--- BEGIN DATA FOR THIS EXERCISE ---

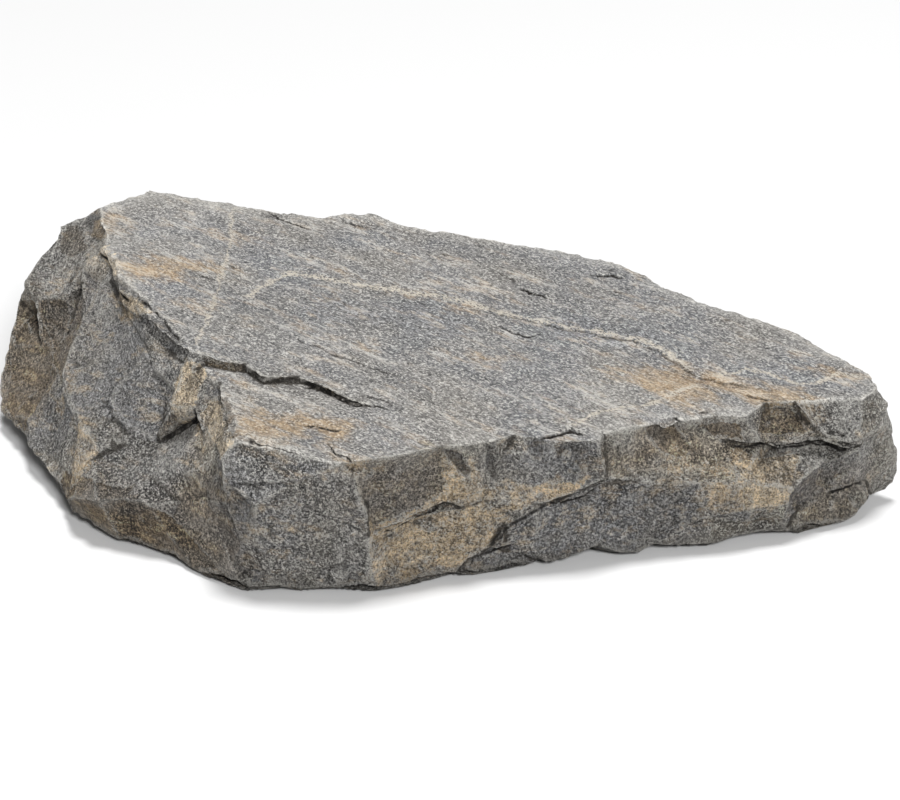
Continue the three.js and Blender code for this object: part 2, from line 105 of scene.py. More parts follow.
# Low steps: the rock behind or above the line stands out over the rock before or below it.
# Each is (height, how open and dark the line is, points). The dark line is partly an open
# crack and partly painted shadow at the foot of the step.
LEDGES = {
    "long ledge, left": (0.4, 0.0, [
        (-61, 23), (-53, 31), (-43, 30), (-32, 25), (-10, 21), (10, 16), (20, 11),
    ]),
    "long ledge, right": (0.8, 0.5, [
        (20, 11), (40, 4), (59, -2), (70, -5), (80, -12), (92, -28), (106, -31), (113, -35),
    ]),
    "short ledge": (0.5, 0.9, [(22, 2), (28, -3), (34, -6), (39, -3)]),
    "step branch": (0.5, 0.7, [(-29, -54), (-23, -56), (-18, -58), (-10, -61)]),
    "left crack": (0.35, 0.7, [
        (-50, -18), (-44, -23), (-39, -25), (-34, -29), (-28, -32), (-16, -39), (-8, -42),
    ]),
    "tread crack": (0.6, 1.0, [(-44, -73), (-38, -74), (-33, -76), (-27, -77)]),
    "corner crack": (0.6, 1.0, [(-35, -83), (-32, -89), (-29, -93), (-22, -100)]),
    "tread rim crack": (0.5, 0.9, [(-64, -82), (-55, -86), (-51, -88), (-41, -94)]),
    "middle crack": (0.5, 0.7, [(21, 45), (25, 40), (29, 37), (34, 32)]),
    "middle notch": (0.7, 1.0, [(28, 29), (33, 28), (39, 25), (44, 21)]),
    "back nick": (0.6, 1.0, [(0, 57), (4, 55), (8, 55)]),
    "rim nick": (0.6, 1.0, [(13, 64), (17, 64), (21, 62)]),
    "back flake": (0.9, 0.9, [(55, 47), (62, 45), (66, 46), (73, 43)]),
    "back flake edge": (0.6, 0.9, [(61, 49), (66, 50), (70, 48)]),
    "right crack": (0.4, 0.6, [(61, 34), (66, 32), (72, 30)]),
    "far crack": (0.5, 0.9, [(-65, 83), (-59, 76), (-52, 71), (-44, 66)]),
    "mound foot": (0.5, 0.7, [(-38, 81), (-34, 76), (-30, 73), (-23, 70)]),
    "left nick": (0.6, 1.0, [(-77, 38), (-73, 34), (-70, 31)]),
    "left scratch": (0.4, 0.6, [(-89, 30), (-83, 24), (-78, 22)]),
    "rim flake right": (0.9, 1.0, [(76, -60), (81, -58), (86, -62)]),
    "rim flake end": (0.7, 0.9, [(86, -55), (91, -53), (96, -53)]),
    "right ledge": (0.7, 0.7, [(104, -36), (112, -40), (119, -43)]),
    "rim sliver": (0.9, 1.0, [(33, -78), (40, -73), (46, -71), (54, -75)]),
    "flank crack": (0.4, 0.6, [
        (-111, -17, 43), (-115, -21, 38), (-114, -23, 37), (-111, -30, 34), (-108, -33, 33),
        (-101, -41, 31),
    ]),
    "notch crack": (0.5, 1.0, [(-24, -97, 51), (-25, -98, 46), (-25, -99, 42)]),
    "foot crack": (0.0, 1.0, [(14, -82, 7), (22, -81, 10), (26, -79, 10), (30, -79, 11)]),
    "foot crack, lower": (0.0, 0.8, [(25, -79, 8), (29, -78, 6), (33, -77, 5), (37, -77, 4)]),
    "lip": (1.1, 1.0, [
        (-18, -95, 23), (-13, -92, 23), (-10, -90, 24), (-3, -88, 27), (1, -87, 29), (5, -88, 32),
    ]),
    "lip, middle": (0.5, 0.6, [(5, -87, 28), (10, -87, 29), (15, -85, 29), (20, -84, 29)]),
    "lip, right": (1.2, 1.0, [
        (34, -80, 25), (38, -78, 26), (42, -76, 25), (51, -74, 26), (57, -74, 31),
    ]),
    "bed crack": (0.5, 1.0, [
        (98, -57, 37), (106, -55, 36), (111, -53, 36), (117, -50, 34), (126, -45, 32),
        (131, -43, 32), (140, -42, 29), (147, -42, 29),
    ]),
    "shelf crack": (1.0, 1.0, [(134, -48, 13), (140, -45, 14), (145, -42, 14), (152, -36, 13)]),
    "chamfer foot": (0.5, 0.35, [
        (-69, -91, 39), (-62, -94, 41), (-55, -96, 42), (-46, -98, 44), (-36, -99, 45),
    ]),
    "face ridge": (-0.6, 0.0, [(-61, -95, 39), (-59, -97, 36), (-57, -98, 34), (-57, -96, 25)]),
    "step end": (0.5, 1.0, [
        (-46, -46.6), (-37, -51.6), (-29, -58.4), (-24, -60.5), (-18, -62), (-12, -64),
    ]),
    "block edge": (-0.8, 0.9, [
        (11, -83, 2), (13, -84, 6), (16, -84, 10), (24, -81, 18), (34, -80, 24), (48, -76, 28),
    ]),
    "cleft": (0.5, 1.0, [(-95, -45, 33), (-88, -46, 36), (-82, -49, 42), (-77, -55, 48)]),
    "rim overhang": (1.6, 1.0, [
        (-124, 45, 67), (-119, 37, 67), (-117, 31, 65), (-115, 20, 64), (-113, 16, 63),
        (-110, 12, 62), (-106, 7, 62),
    ]),
    "rim crevice": (0.0, 1.0, [
        (-140, 25, 33), (-138, 30, 37), (-136, 34, 42), (-133, 37, 48), (-132, 39, 54),
        (-132, 44, 59),
    ]),
    "rim shadow": (0.8, 0.9, [
        (-106, 7, 63), (-102, 3, 64), (-96, -7, 63), (-91, -18, 62), (-85, -28, 61),
    ]),
    "notch under chamfer": (0.8, 0.9, [
        (128, -42, 34), (136, -42, 34), (142, -42, 32), (148, -42, 30),
    ]),
}

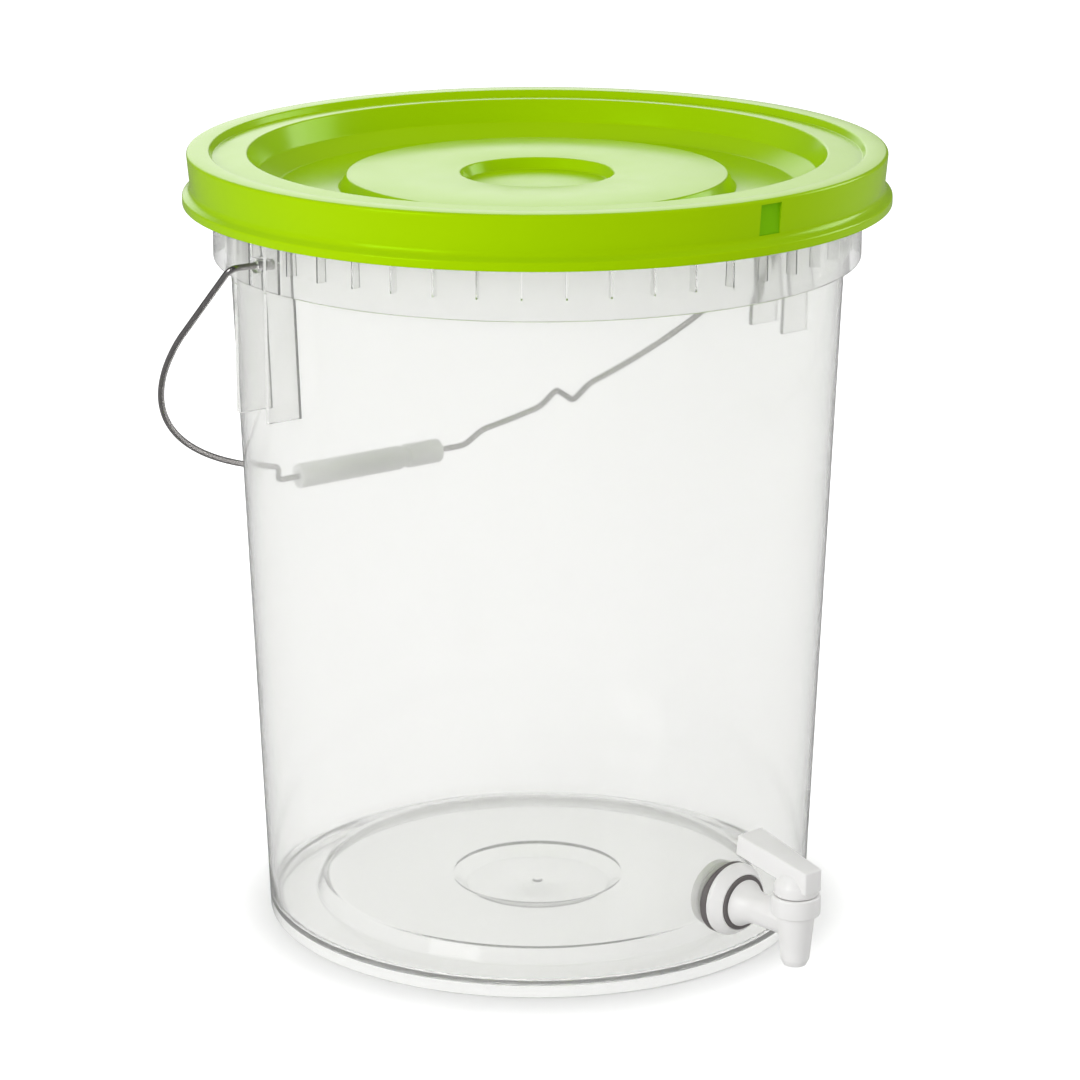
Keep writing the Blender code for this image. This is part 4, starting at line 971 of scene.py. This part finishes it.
def bail_side(kinked):
    """One half of the wire, from its head in the ear to the straight run that holds the grip."""
    corners = [
        Vector((WIRE_HEAD_END + WIRE_HEAD_LENGTH, 0, 0)),
        Vector((BAIL_EAR_HALF_WIDTH, 0, 0)),
        Vector((BAIL_HALF_WIDTH, BAIL_LEG_REACH, 0)),
    ]
    step_start = GRIP_STEP_HALF_WIDTH + GRIP_STEP_RUN
    if kinked:
        outer = KINK_SECOND_WIDTH + KINK_SHOULDER
        inner = KINK_FIRST_WIDTH - KINK_SHOULDER
        corners += bow_points(BAIL_HALF_WIDTH, outer, BOW_STEPS)[1:]
        corners += [
            Vector((KINK_SECOND_WIDTH, bow(KINK_SECOND_WIDTH) + KINK_SIZE, 0)),
            Vector((KINK_FIRST_WIDTH, bow(KINK_FIRST_WIDTH) - KINK_SIZE, 0)),
        ]
        corners += bow_points(inner, step_start, BOW_INNER_STEPS)
    else:
        corners += bow_points(BAIL_HALF_WIDTH, step_start, BOW_LONG_STEPS)[1:]
    corners += [
        Vector((GRIP_STEP_HALF_WIDTH, BAIL_REACH, 0)),
        Vector((0, BAIL_REACH, 0)),
    ]
    return rounded(corners, WIRE_BEND)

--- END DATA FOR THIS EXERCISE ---

**WRITTEN PROBLEM:** Set all of the records down again, exactly as they stand.

**IN RESPONSE:**
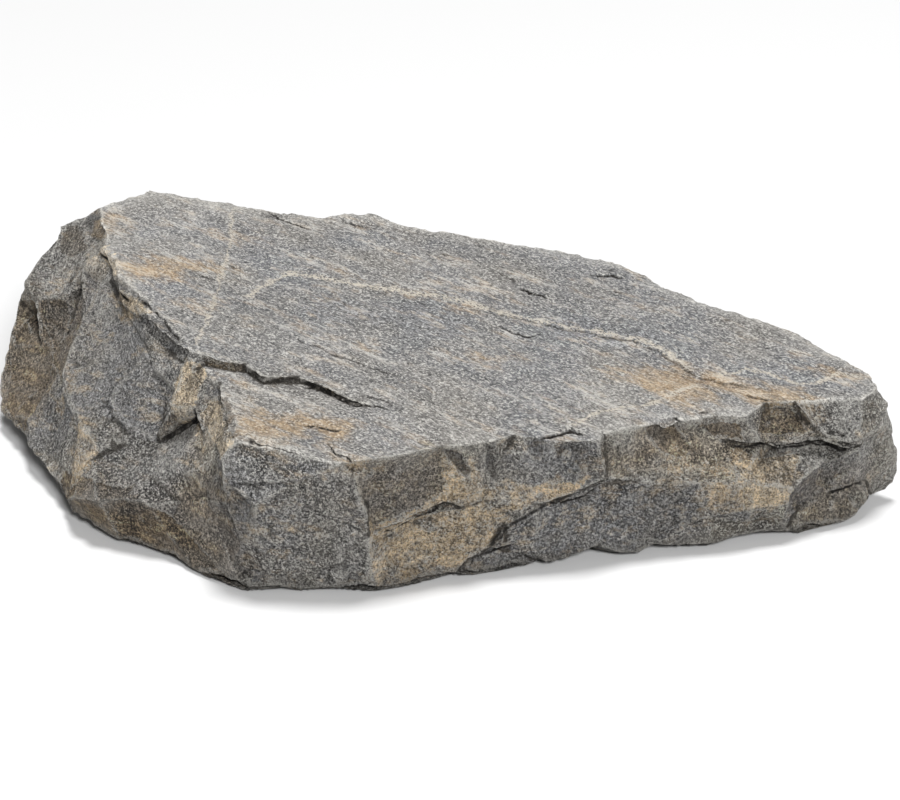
Continue the three.js and Blender code for this object: part 2, from line 105 of scene.py. More parts follow.
# Low steps: the rock behind or above the line stands out over the rock before or below it.
# Each is (height, how open and dark the line is, points). The dark line is partly an open
# crack and partly painted shadow at the foot of the step.
LEDGES = {
    "long ledge, left": (0.4, 0.0, [
        (-61, 23), (-53, 31), (-43, 30), (-32, 25), (-10, 21), (10, 16), (20, 11),
    ]),
    "long ledge, right": (0.8, 0.5, [
        (20, 11), (40, 4), (59, -2), (70, -5), (80, -12), (92, -28), (106, -31), (113, -35),
    ]),
    "short ledge": (0.5, 0.9, [(22, 2), (28, -3), (34, -6), (39, -3)]),
    "step branch": (0.5, 0.7, [(-29, -54), (-23, -56), (-18, -58), (-10, -61)]),
    "left crack": (0.35, 0.7, [
        (-50, -18), (-44, -23), (-39, -25), (-34, -29), (-28, -32), (-16, -39), (-8, -42),
    ]),
    "tread crack": (0.6, 1.0, [(-44, -73), (-38, -74), (-33, -76), (-27, -77)]),
    "corner crack": (0.6, 1.0, [(-35, -83), (-32, -89), (-29, -93), (-22, -100)]),
    "tread rim crack": (0.5, 0.9, [(-64, -82), (-55, -86), (-51, -88), (-41, -94)]),
    "middle crack": (0.5, 0.7, [(21, 45), (25, 40), (29, 37), (34, 32)]),
    "middle notch": (0.7, 1.0, [(28, 29), (33, 28), (39, 25), (44, 21)]),
    "back nick": (0.6, 1.0, [(0, 57), (4, 55), (8, 55)]),
    "rim nick": (0.6, 1.0, [(13, 64), (17, 64), (21, 62)]),
    "back flake": (0.9, 0.9, [(55, 47), (62, 45), (66, 46), (73, 43)]),
    "back flake edge": (0.6, 0.9, [(61, 49), (66, 50), (70, 48)]),
    "right crack": (0.4, 0.6, [(61, 34), (66, 32), (72, 30)]),
    "far crack": (0.5, 0.9, [(-65, 83), (-59, 76), (-52, 71), (-44, 66)]),
    "mound foot": (0.5, 0.7, [(-38, 81), (-34, 76), (-30, 73), (-23, 70)]),
    "left nick": (0.6, 1.0, [(-77, 38), (-73, 34), (-70, 31)]),
    "left scratch": (0.4, 0.6, [(-89, 30), (-83, 24), (-78, 22)]),
    "rim flake right": (0.9, 1.0, [(76, -60), (81, -58), (86, -62)]),
    "rim flake end": (0.7, 0.9, [(86, -55), (91, -53), (96, -53)]),
    "right ledge": (0.7, 0.7, [(104, -36), (112, -40), (119, -43)]),
    "rim sliver": (0.9, 1.0, [(33, -78), (40, -73), (46, -71), (54, -75)]),
    "flank crack": (0.4, 0.6, [
        (-111, -17, 43), (-115, -21, 38), (-114, -23, 37), (-111, -30, 34), (-108, -33, 33),
        (-101, -41, 31),
    ]),
    "notch crack": (0.5, 1.0, [(-24, -97, 51), (-25, -98, 46), (-25, -99, 42)]),
    "foot crack": (0.0, 1.0, [(14, -82, 7), (22, -81, 10), (26, -79, 10), (30, -79, 11)]),
    "foot crack, lower": (0.0, 0.8, [(25, -79, 8), (29, -78, 6), (33, -77, 5), (37, -77, 4)]),
    "lip": (1.1, 1.0, [
        (-18, -95, 23), (-13, -92, 23), (-10, -90, 24), (-3, -88, 27), (1, -87, 29), (5, -88, 32),
    ]),
    "lip, middle": (0.5, 0.6, [(5, -87, 28), (10, -87, 29), (15, -85, 29), (20, -84, 29)]),
    "lip, right": (1.2, 1.0, [
        (34, -80, 25), (38, -78, 26), (42, -76, 25), (51, -74, 26), (57, -74, 31),
    ]),
    "bed crack": (0.5, 1.0, [
        (98, -57, 37), (106, -55, 36), (111, -53, 36), (117, -50, 34), (126, -45, 32),
        (131, -43, 32), (140, -42, 29), (147, -42, 29),
    ]),
    "shelf crack": (1.0, 1.0, [(134, -48, 13), (140, -45, 14), (145, -42, 14), (152, -36, 13)]),
    "chamfer foot": (0.5, 0.35, [
        (-69, -91, 39), (-62, -94, 41), (-55, -96, 42), (-46, -98, 44), (-36, -99, 45),
    ]),
    "face ridge": (-0.6, 0.0, [(-61, -95, 39), (-59, -97, 36), (-57, -98, 34), (-57, -96, 25)]),
    "step end": (0.5, 1.0, [
        (-46, -46.6), (-37, -51.6), (-29, -58.4), (-24, -60.5), (-18, -62), (-12, -64),
    ]),
    "block edge": (-0.8, 0.9, [
        (11, -83, 2), (13, -84, 6), (16, -84, 10), (24, -81, 18), (34, -80, 24), (48, -76, 28),
    ]),
    "cleft": (0.5, 1.0, [(-95, -45, 33), (-88, -46, 36), (-82, -49, 42), (-77, -55, 48)]),
    "rim overhang": (1.6, 1.0, [
        (-124, 45, 67), (-119, 37, 67), (-117, 31, 65), (-115, 20, 64), (-113, 16, 63),
        (-110, 12, 62), (-106, 7, 62),
    ]),
    "rim crevice": (0.0, 1.0, [
        (-140, 25, 33), (-138, 30, 37), (-136, 34, 42), (-133, 37, 48), (-132, 39, 54),
        (-132, 44, 59),
    ]),
    "rim shadow": (0.8, 0.9, [
        (-106, 7, 63), (-102, 3, 64), (-96, -7, 63), (-91, -18, 62), (-85, -28, 61),
    ]),
    "notch under chamfer": (0.8, 0.9, [
        (128, -42, 34), (136, -42, 34), (142, -42, 32), (148, -42, 30),
    ]),
}

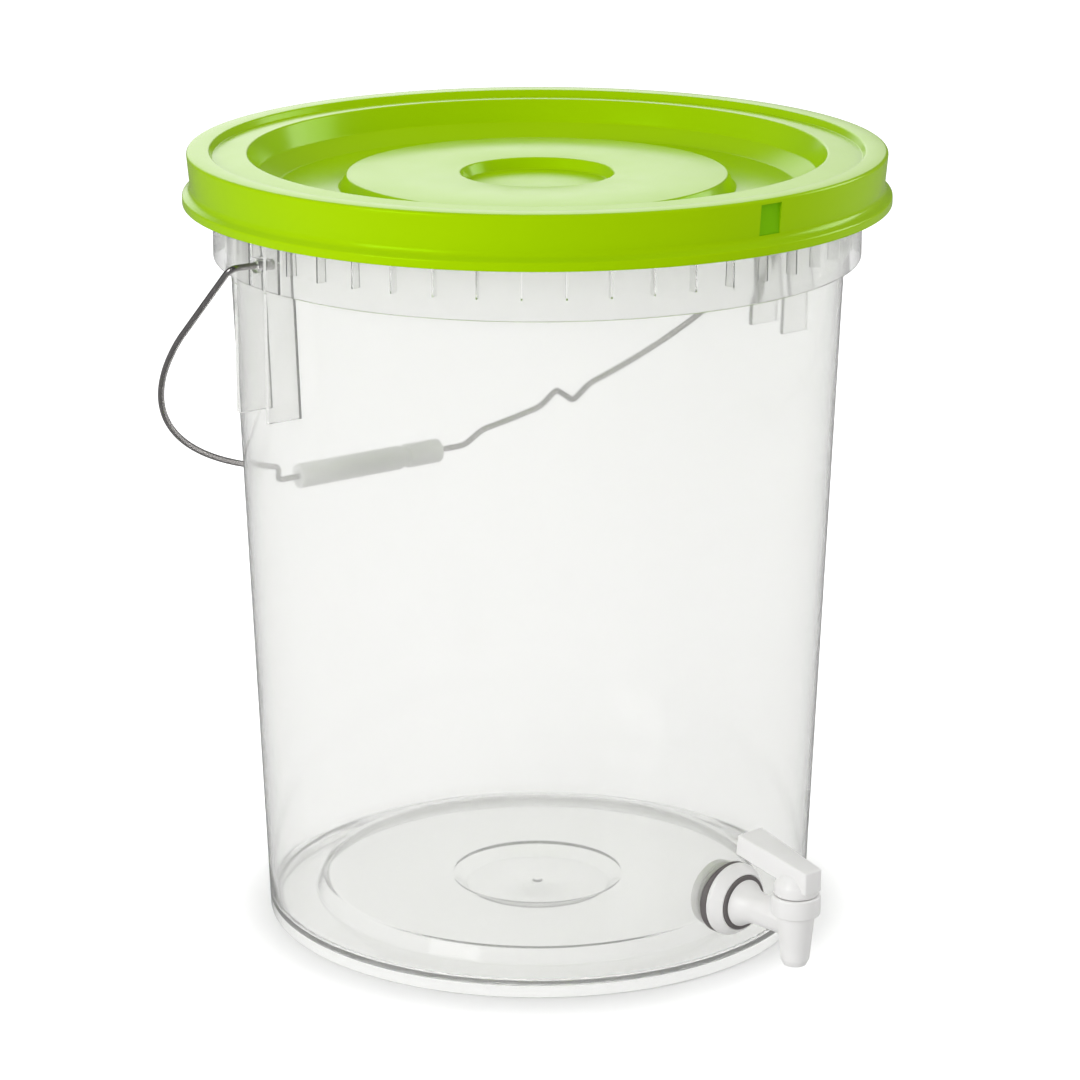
Keep writing the Blender code for this image. This is part 4, starting at line 971 of scene.py. This part finishes it.
def bail_side(kinked):
    """One half of the wire, from its head in the ear to the straight run that holds the grip."""
    corners = [
        Vector((WIRE_HEAD_END + WIRE_HEAD_LENGTH, 0, 0)),
        Vector((BAIL_EAR_HALF_WIDTH, 0, 0)),
        Vector((BAIL_HALF_WIDTH, BAIL_LEG_REACH, 0)),
    ]
    step_start = GRIP_STEP_HALF_WIDTH + GRIP_STEP_RUN
    if kinked:
        outer = KINK_SECOND_WIDTH + KINK_SHOULDER
        inner = KINK_FIRST_WIDTH - KINK_SHOULDER
        corners += bow_points(BAIL_HALF_WIDTH, outer, BOW_STEPS)[1:]
        corners += [
            Vector((KINK_SECOND_WIDTH, bow(KINK_SECOND_WIDTH) + KINK_SIZE, 0)),
            Vector((KINK_FIRST_WIDTH, bow(KINK_FIRST_WIDTH) - KINK_SIZE, 0)),
        ]
        corners += bow_points(inner, step_start, BOW_INNER_STEPS)
    else:
        corners += bow_points(BAIL_HALF_WIDTH, step_start, BOW_LONG_STEPS)[1:]
    corners += [
        Vector((GRIP_STEP_HALF_WIDTH, BAIL_REACH, 0)),
        Vector((0, BAIL_REACH, 0)),
    ]
    return rounded(corners, WIRE_BEND)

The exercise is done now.